Journal in Computer Virology

, Volume 2, Issue 2, pp 121–133 | Cite as

Malicious actions against the GPRS technology

  • Christos XenakisEmail author
Original Paper


This paper presents the malicious actions (attacks), which threaten the general packet radio services (GPRS) network, the GPRS mobile users, and the data that either reside at the network or are transferred through it. These attacks may be performed by malicious third parties, mobile users, network operators or network operator personnel, which exploit the security weaknesses of the GPRS security architecture. Moreover, the attackers take advantage of the lack of adequate security measures that should protect certain parts of the GPRS architecture. The possible attacks against GPRS targets the equipment of mobile users, the radio access network, the GPRS backbone network, and the interfaces that connect the latter to other GPRS networks or the public Internet. The results of these attacks might be the compromise of end-users security, the users over billing, the disclosure or alteration of critical information, the services unavailability, the network breakdown, etc.

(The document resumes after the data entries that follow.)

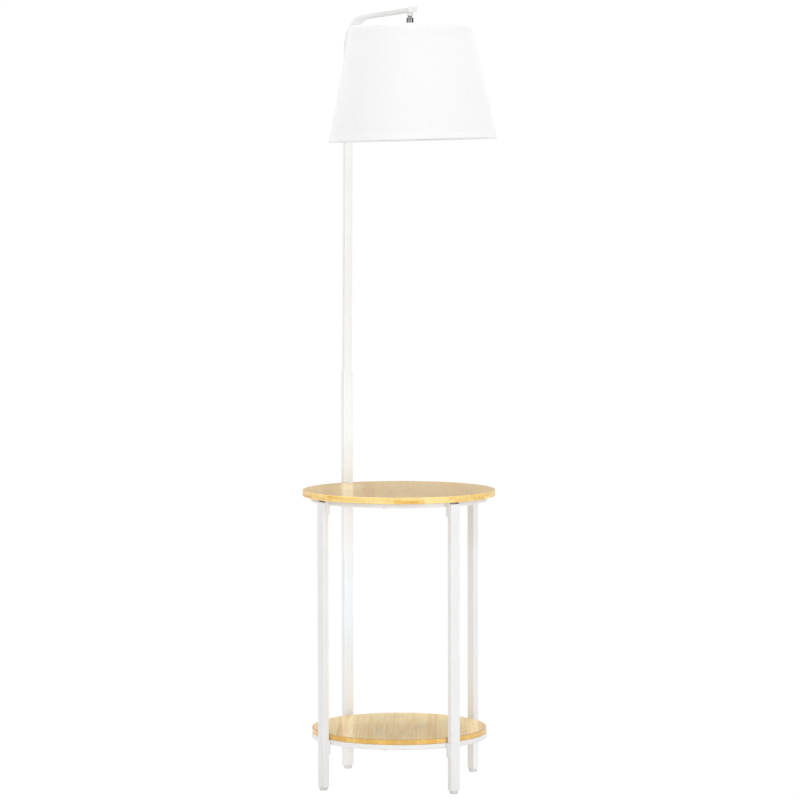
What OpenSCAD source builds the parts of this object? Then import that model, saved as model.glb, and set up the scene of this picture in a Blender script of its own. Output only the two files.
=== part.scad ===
// Floor lamp with a round side table: four tube legs carry two ring frames
// with bamboo boards, and one leg goes on up as the post of a hanging lamp.
// Millimetres, +Z up, origin on the floor under the centre of the table,
// -Y is the front.

/* [Table] */
// Diameter of the round table top
top_d = 395; // [390:1:420]
// Height of the table top's upper face above the floor
top_z = 603; // [560:1:640]
// Thickness of the table top
top_t = 13; // [12:0.5:18]
// Diameter of the round shelf
shelf_d = 359; // [350:1:360]
// Height of the shelf's upper face above the floor
shelf_z = 114; // [105:1:160]
// Thickness of the shelf
shelf_t = 11; // [10:0.5:14]
// Rounding of the boards' edges
edge_r = 2; // [1:0.25:3]
// Width of the rim notches around a leg
notch_w = 25; // [24.5:0.5:28]

/* [Ring frames] */
// Outside radius of both rings
ring_r = 180.5; // [178:0.5:180.5]
// Side of the rings' square tube
ring_s = 10; // [9:0.5:12]
// Wall of the rings' tube
ring_wall = 1.2; // [1:0.1:2]

/* [Legs and post] */
// Radius of the circle on which the legs stand
leg_circle = 189; // [189:0.5:192]
// Angle of the back right leg; the front legs stand two and three quarter turns on
leg_angle = 35.5; // [30:0.5:45]
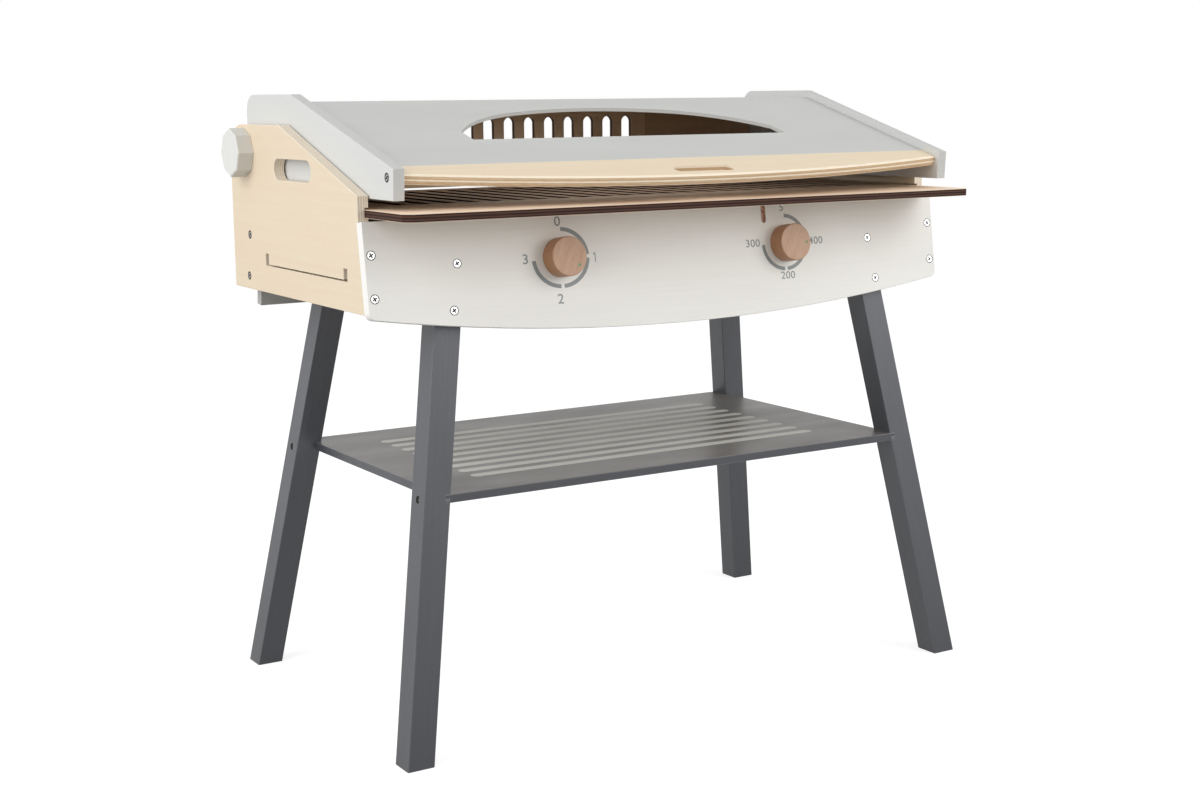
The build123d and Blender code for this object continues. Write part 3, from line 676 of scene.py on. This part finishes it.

The analyzed attacks and their consequences increase the risks associated with the usage of GPRS, and, thus, influence its deployment that realizes the concept mobile Internet. In order to defeat certain attacks and enhance the level of security provided by GPRS, specific security measures are proposed.


Mobile Station Mobile User Smart Card General Packet Radio Service Visitor Location Register 
These keywords were added by machine and not by the authors. This process is experimental and the keywords may be updated as the learning algorithm improves.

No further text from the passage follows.